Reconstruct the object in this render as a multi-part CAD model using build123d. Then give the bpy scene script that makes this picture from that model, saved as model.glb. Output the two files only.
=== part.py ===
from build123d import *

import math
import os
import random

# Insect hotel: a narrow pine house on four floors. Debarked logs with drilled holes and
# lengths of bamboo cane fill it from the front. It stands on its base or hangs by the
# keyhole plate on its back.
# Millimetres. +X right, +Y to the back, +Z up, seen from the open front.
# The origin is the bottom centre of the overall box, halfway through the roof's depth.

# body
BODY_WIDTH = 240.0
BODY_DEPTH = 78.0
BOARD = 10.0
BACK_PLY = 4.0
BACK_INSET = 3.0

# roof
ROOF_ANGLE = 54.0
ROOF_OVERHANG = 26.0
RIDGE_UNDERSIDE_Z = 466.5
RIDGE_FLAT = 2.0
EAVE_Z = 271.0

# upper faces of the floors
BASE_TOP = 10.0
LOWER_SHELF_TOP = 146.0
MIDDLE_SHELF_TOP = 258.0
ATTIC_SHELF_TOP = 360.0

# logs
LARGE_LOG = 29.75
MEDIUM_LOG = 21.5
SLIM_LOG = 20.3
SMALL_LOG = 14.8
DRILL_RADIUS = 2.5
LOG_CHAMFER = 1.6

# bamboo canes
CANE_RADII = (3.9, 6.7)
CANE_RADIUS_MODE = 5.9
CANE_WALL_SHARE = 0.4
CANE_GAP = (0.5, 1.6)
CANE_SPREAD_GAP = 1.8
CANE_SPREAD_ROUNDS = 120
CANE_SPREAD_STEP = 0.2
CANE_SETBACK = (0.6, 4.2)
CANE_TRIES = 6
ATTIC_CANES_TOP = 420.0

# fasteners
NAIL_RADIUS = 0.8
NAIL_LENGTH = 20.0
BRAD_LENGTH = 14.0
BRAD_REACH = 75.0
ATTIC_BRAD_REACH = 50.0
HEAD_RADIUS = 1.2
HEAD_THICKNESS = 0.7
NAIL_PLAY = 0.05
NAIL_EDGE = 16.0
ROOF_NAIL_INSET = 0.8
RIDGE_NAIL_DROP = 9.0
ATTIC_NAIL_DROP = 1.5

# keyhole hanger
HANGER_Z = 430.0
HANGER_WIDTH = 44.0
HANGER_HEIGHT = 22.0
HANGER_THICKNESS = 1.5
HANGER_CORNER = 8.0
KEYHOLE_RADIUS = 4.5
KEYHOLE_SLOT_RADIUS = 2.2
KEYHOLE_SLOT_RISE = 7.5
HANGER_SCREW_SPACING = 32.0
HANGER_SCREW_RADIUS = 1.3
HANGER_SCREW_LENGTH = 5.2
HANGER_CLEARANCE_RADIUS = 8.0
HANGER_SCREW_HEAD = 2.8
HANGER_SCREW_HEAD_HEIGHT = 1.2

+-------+

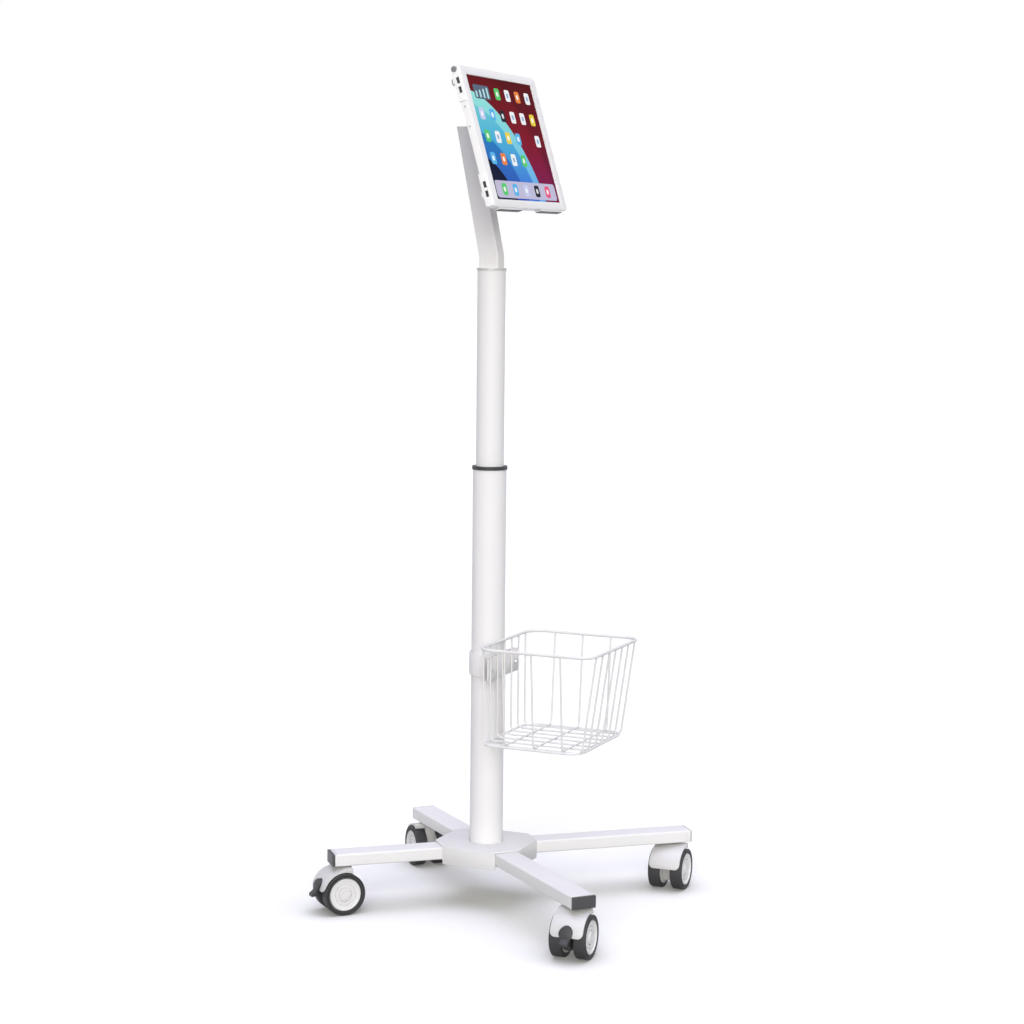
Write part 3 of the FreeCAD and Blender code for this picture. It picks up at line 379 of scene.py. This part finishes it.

+-------+

WHAT YOU NEED TO DO
Look back at the entries above and repeat, unchanged, every line from the line holding "Reconstruct the object" through the line holding "ATTIC_NAIL_DROP = 1.5".

OUTPUT OF THE EXERCISE
Reconstruct the object in this render as a multi-part CAD model using build123d. Then give the bpy scene script that makes this picture from that model, saved as model.glb. Output the two files only.
=== part.py ===
from build123d import *

import math
import os
import random

# Insect hotel: a narrow pine house on four floors. Debarked logs with drilled holes and
# lengths of bamboo cane fill it from the front. It stands on its base or hangs by the
# keyhole plate on its back.
# Millimetres. +X right, +Y to the back, +Z up, seen from the open front.
# The origin is the bottom centre of the overall box, halfway through the roof's depth.

# body
BODY_WIDTH = 240.0
BODY_DEPTH = 78.0
BOARD = 10.0
BACK_PLY = 4.0
BACK_INSET = 3.0

# roof
ROOF_ANGLE = 54.0
ROOF_OVERHANG = 26.0
RIDGE_UNDERSIDE_Z = 466.5
RIDGE_FLAT = 2.0
EAVE_Z = 271.0

# upper faces of the floors
BASE_TOP = 10.0
LOWER_SHELF_TOP = 146.0
MIDDLE_SHELF_TOP = 258.0
ATTIC_SHELF_TOP = 360.0

# logs
LARGE_LOG = 29.75
MEDIUM_LOG = 21.5
SLIM_LOG = 20.3
SMALL_LOG = 14.8
DRILL_RADIUS = 2.5
LOG_CHAMFER = 1.6

# bamboo canes
CANE_RADII = (3.9, 6.7)
CANE_RADIUS_MODE = 5.9
CANE_WALL_SHARE = 0.4
CANE_GAP = (0.5, 1.6)
CANE_SPREAD_GAP = 1.8
CANE_SPREAD_ROUNDS = 120
CANE_SPREAD_STEP = 0.2
CANE_SETBACK = (0.6, 4.2)
CANE_TRIES = 6
ATTIC_CANES_TOP = 420.0

# fasteners
NAIL_RADIUS = 0.8
NAIL_LENGTH = 20.0
BRAD_LENGTH = 14.0
BRAD_REACH = 75.0
ATTIC_BRAD_REACH = 50.0
HEAD_RADIUS = 1.2
HEAD_THICKNESS = 0.7
NAIL_PLAY = 0.05
NAIL_EDGE = 16.0
ROOF_NAIL_INSET = 0.8
RIDGE_NAIL_DROP = 9.0
ATTIC_NAIL_DROP = 1.5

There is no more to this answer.